SUPPLIED INFORMATION >>
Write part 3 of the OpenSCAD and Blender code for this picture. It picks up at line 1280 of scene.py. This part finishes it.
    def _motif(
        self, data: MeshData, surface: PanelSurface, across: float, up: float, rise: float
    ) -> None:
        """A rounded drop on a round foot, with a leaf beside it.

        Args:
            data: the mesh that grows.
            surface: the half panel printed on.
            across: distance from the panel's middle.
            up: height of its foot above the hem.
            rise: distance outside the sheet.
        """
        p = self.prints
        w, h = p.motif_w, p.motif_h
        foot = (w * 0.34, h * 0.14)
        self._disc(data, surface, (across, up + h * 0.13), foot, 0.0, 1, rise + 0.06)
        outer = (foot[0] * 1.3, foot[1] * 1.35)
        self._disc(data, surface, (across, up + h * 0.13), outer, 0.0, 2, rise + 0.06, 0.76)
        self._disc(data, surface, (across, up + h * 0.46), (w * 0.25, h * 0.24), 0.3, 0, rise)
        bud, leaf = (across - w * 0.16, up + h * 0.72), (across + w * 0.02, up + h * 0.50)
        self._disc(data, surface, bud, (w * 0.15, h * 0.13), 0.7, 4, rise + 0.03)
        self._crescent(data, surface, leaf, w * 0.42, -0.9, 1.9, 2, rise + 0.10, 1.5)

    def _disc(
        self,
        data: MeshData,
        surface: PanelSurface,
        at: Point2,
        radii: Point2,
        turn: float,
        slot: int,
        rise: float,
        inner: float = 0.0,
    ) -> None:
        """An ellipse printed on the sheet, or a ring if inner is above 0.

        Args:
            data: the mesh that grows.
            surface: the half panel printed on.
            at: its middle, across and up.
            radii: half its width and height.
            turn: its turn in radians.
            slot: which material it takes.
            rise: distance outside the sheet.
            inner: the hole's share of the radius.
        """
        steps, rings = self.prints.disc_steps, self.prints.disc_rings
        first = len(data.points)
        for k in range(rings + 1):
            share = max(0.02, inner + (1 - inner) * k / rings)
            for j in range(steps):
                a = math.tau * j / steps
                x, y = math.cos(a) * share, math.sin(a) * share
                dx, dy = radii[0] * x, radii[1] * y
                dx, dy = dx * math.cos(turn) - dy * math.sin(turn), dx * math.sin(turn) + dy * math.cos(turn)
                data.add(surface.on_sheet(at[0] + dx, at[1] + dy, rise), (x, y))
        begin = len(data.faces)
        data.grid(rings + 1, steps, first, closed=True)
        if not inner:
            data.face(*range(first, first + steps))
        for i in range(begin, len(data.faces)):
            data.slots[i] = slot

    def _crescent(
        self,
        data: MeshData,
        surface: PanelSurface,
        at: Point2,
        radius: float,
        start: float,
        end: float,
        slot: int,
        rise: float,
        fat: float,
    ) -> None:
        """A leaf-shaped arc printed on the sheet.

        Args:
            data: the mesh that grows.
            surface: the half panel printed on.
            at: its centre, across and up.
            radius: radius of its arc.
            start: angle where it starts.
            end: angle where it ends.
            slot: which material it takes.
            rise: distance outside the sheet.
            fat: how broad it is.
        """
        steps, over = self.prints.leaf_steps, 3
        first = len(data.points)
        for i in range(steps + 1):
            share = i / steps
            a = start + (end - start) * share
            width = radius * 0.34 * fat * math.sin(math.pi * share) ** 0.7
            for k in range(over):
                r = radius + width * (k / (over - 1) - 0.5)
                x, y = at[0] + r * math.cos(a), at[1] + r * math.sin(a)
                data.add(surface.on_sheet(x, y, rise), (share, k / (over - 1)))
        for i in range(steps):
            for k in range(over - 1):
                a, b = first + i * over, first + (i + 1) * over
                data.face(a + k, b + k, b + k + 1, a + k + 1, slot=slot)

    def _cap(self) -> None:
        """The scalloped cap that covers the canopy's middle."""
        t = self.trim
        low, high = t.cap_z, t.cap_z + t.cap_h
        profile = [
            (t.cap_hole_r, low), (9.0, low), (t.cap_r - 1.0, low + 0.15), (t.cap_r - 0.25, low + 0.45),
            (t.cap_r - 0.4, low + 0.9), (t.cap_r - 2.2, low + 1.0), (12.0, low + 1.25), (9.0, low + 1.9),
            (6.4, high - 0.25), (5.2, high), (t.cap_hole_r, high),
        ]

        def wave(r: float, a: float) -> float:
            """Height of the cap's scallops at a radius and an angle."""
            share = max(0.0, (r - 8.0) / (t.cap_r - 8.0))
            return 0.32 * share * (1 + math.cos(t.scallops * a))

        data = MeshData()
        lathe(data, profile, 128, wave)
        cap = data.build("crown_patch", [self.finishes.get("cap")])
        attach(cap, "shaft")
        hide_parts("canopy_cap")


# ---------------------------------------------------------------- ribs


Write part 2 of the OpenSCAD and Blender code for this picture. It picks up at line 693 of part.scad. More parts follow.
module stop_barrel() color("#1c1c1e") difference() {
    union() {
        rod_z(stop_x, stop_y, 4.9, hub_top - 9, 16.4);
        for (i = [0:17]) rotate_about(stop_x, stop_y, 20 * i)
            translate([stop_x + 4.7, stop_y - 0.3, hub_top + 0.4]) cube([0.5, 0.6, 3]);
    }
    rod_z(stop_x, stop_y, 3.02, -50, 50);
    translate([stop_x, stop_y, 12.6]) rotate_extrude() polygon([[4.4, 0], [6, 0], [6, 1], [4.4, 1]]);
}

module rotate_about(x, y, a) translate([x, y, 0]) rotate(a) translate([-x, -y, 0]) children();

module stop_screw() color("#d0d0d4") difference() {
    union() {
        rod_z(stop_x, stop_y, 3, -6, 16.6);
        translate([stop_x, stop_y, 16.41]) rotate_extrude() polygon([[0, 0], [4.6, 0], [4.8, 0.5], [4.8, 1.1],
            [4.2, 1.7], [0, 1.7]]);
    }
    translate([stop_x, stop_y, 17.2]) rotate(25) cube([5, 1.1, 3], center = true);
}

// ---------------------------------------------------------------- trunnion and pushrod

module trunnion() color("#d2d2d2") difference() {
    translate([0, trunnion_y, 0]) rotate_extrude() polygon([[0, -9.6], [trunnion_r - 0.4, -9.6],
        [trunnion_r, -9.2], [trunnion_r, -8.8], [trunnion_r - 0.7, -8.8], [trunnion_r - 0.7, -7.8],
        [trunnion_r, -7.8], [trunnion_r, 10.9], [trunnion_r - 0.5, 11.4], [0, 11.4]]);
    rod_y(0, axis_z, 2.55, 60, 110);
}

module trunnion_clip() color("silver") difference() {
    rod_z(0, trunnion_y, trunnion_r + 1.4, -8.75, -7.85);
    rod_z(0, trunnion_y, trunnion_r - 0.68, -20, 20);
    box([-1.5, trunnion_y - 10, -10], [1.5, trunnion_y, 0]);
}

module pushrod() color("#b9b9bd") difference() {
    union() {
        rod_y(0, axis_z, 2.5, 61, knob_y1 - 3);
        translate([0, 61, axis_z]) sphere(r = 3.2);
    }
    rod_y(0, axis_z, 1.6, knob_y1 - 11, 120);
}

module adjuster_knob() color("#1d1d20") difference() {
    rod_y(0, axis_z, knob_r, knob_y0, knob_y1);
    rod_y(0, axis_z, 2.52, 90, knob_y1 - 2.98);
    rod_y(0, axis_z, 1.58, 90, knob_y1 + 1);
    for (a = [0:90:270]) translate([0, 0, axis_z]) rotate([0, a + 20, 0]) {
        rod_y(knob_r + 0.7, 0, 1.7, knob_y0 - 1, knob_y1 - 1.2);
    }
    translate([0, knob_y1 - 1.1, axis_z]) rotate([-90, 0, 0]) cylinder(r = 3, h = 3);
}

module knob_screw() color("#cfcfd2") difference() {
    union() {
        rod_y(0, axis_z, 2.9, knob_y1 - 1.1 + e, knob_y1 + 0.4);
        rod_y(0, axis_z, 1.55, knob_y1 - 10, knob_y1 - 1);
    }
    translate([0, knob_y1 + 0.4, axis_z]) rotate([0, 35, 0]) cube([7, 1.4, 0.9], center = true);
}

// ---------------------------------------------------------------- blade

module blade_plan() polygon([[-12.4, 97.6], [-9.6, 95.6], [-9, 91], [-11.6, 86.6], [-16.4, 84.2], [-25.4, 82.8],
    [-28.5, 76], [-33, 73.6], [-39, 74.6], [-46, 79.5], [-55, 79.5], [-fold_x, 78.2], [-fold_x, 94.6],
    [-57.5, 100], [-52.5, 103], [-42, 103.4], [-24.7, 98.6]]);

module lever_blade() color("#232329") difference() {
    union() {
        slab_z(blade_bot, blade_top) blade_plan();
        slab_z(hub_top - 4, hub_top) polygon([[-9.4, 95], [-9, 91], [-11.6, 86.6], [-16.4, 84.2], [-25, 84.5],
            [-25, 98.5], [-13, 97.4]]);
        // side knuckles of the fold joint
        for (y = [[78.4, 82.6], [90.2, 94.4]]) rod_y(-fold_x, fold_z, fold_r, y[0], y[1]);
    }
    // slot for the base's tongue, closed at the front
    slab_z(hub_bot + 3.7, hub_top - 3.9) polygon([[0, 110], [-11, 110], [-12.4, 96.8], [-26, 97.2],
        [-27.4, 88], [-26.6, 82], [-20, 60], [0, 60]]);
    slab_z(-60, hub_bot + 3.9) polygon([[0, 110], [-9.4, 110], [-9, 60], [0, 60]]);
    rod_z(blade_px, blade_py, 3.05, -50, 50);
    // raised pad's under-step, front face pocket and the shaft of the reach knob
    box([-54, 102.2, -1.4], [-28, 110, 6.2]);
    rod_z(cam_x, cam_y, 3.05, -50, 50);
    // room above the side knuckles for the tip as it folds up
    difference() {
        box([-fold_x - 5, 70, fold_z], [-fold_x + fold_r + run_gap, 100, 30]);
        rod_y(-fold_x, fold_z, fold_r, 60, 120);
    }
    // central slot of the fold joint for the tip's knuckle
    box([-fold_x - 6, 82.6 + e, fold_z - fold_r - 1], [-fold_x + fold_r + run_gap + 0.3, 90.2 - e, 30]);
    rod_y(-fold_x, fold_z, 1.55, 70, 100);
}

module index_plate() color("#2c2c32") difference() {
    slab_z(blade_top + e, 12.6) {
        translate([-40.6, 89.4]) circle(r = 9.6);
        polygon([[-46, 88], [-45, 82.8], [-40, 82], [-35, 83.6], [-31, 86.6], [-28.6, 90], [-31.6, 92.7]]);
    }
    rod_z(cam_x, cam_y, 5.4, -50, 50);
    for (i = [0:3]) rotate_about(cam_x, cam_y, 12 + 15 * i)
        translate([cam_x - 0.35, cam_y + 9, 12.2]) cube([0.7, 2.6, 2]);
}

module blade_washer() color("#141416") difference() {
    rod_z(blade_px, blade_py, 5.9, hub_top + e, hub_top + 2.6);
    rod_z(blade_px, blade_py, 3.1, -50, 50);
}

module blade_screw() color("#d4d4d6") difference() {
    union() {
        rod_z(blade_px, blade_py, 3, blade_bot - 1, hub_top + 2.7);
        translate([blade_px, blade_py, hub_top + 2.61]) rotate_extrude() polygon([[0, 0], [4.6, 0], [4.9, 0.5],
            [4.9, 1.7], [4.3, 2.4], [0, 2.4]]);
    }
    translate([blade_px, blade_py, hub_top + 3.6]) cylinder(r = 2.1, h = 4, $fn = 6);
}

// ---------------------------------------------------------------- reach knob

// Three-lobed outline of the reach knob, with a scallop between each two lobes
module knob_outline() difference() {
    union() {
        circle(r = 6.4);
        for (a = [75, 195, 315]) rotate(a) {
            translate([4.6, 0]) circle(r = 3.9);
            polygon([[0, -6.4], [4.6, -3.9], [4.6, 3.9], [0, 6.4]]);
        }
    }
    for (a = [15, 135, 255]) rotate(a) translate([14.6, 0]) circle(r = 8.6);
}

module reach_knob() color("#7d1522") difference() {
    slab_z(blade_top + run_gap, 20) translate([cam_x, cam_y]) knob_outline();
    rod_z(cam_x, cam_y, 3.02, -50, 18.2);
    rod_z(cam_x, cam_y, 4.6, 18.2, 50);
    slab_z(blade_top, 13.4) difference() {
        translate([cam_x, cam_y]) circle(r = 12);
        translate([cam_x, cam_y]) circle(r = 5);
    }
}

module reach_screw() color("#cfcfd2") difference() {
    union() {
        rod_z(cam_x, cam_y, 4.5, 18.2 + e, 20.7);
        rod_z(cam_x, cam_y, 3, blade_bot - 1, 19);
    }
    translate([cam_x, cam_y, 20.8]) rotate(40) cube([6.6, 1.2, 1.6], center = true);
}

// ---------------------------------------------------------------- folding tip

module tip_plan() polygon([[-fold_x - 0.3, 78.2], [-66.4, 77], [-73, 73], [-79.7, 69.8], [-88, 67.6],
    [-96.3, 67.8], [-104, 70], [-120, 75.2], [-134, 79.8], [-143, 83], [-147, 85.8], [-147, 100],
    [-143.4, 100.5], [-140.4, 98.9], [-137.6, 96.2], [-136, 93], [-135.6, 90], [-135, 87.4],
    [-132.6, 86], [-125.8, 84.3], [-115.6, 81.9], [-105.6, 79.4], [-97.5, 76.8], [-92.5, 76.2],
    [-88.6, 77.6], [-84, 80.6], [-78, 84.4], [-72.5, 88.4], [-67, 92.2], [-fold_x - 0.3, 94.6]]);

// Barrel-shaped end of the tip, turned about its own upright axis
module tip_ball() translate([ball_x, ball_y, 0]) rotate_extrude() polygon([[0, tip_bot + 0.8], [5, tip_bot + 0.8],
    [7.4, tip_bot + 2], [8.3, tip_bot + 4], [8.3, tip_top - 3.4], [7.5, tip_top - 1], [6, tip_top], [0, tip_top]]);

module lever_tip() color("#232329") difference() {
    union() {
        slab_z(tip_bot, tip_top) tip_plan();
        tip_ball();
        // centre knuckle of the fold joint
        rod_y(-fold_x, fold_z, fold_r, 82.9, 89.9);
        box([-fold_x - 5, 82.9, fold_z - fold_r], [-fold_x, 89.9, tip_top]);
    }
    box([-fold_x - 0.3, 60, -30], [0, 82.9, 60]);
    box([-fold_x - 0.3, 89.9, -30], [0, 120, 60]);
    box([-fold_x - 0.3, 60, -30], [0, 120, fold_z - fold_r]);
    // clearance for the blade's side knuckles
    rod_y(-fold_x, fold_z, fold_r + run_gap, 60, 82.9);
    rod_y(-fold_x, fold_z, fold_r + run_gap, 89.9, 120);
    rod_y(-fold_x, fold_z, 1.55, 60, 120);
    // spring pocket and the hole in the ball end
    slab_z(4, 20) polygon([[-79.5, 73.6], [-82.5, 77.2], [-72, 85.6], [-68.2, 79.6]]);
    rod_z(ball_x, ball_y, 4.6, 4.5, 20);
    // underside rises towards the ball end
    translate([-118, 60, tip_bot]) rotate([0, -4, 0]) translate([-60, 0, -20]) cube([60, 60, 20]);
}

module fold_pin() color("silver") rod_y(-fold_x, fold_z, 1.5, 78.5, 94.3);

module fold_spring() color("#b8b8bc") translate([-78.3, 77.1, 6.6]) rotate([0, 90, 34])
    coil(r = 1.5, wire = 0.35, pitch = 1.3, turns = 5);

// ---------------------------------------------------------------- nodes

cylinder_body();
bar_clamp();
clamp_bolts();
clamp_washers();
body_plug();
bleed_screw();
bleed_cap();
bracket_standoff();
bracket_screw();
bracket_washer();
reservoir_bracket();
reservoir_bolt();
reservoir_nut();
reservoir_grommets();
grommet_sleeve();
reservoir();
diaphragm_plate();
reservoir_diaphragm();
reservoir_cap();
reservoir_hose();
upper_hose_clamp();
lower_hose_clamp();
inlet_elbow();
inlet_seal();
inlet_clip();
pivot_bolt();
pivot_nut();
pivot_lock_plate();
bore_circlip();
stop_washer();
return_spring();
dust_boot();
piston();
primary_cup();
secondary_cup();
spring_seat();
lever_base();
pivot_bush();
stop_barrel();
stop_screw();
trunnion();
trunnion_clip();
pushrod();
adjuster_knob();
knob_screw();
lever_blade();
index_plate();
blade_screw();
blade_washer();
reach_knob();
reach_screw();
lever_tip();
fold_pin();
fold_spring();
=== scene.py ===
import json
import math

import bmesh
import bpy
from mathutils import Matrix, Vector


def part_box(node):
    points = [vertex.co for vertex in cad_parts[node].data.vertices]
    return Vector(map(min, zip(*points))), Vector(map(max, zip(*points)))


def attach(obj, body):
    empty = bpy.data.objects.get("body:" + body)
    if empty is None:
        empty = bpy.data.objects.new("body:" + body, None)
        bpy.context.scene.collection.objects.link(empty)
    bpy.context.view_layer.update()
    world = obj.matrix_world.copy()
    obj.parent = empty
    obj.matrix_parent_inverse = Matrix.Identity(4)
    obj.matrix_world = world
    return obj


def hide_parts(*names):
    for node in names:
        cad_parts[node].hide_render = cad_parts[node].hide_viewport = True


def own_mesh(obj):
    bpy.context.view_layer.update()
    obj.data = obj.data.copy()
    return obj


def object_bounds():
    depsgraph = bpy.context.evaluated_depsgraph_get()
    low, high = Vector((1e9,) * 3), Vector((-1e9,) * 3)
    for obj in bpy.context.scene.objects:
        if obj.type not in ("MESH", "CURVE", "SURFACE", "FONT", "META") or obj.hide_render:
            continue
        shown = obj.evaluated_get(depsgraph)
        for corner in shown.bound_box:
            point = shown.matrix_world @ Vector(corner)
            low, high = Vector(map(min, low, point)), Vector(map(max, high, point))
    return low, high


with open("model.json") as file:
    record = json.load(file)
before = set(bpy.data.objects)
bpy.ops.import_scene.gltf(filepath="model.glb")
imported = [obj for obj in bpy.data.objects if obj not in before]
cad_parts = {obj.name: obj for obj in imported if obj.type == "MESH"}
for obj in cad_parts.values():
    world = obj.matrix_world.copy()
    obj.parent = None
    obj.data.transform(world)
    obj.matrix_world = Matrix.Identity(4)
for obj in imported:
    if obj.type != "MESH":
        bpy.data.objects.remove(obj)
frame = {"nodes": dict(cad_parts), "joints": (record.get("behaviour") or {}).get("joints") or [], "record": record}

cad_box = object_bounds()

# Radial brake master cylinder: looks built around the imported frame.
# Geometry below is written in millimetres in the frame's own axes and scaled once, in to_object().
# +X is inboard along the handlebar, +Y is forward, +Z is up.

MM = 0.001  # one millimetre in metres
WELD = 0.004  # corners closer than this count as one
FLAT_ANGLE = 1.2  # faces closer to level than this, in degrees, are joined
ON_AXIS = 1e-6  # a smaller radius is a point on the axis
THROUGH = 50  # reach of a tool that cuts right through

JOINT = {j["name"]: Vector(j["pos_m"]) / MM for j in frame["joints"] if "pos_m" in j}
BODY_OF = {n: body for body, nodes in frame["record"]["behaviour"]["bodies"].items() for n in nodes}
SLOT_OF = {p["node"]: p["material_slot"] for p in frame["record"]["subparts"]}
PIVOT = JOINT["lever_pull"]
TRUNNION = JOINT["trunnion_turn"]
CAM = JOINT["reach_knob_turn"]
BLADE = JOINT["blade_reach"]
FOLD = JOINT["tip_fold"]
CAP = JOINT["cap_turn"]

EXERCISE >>
Look above for the line containing "stop_barrel();". Output from there through the line containing "low, high = Vector((1e9,)", exactly and inclusively.

SOLUTION >>
stop_barrel();
stop_screw();
trunnion();
trunnion_clip();
pushrod();
adjuster_knob();
knob_screw();
lever_blade();
index_plate();
blade_screw();
blade_washer();
reach_knob();
reach_screw();
lever_tip();
fold_pin();
fold_spring();
=== scene.py ===
import json
import math

import bmesh
import bpy
from mathutils import Matrix, Vector


def part_box(node):
    points = [vertex.co for vertex in cad_parts[node].data.vertices]
    return Vector(map(min, zip(*points))), Vector(map(max, zip(*points)))


def attach(obj, body):
    empty = bpy.data.objects.get("body:" + body)
    if empty is None:
        empty = bpy.data.objects.new("body:" + body, None)
        bpy.context.scene.collection.objects.link(empty)
    bpy.context.view_layer.update()
    world = obj.matrix_world.copy()
    obj.parent = empty
    obj.matrix_parent_inverse = Matrix.Identity(4)
    obj.matrix_world = world
    return obj


def hide_parts(*names):
    for node in names:
        cad_parts[node].hide_render = cad_parts[node].hide_viewport = True


def own_mesh(obj):
    bpy.context.view_layer.update()
    obj.data = obj.data.copy()
    return obj


def object_bounds():
    depsgraph = bpy.context.evaluated_depsgraph_get()
    low, high = Vector((1e9,) * 3), Vector((-1e9,) * 3)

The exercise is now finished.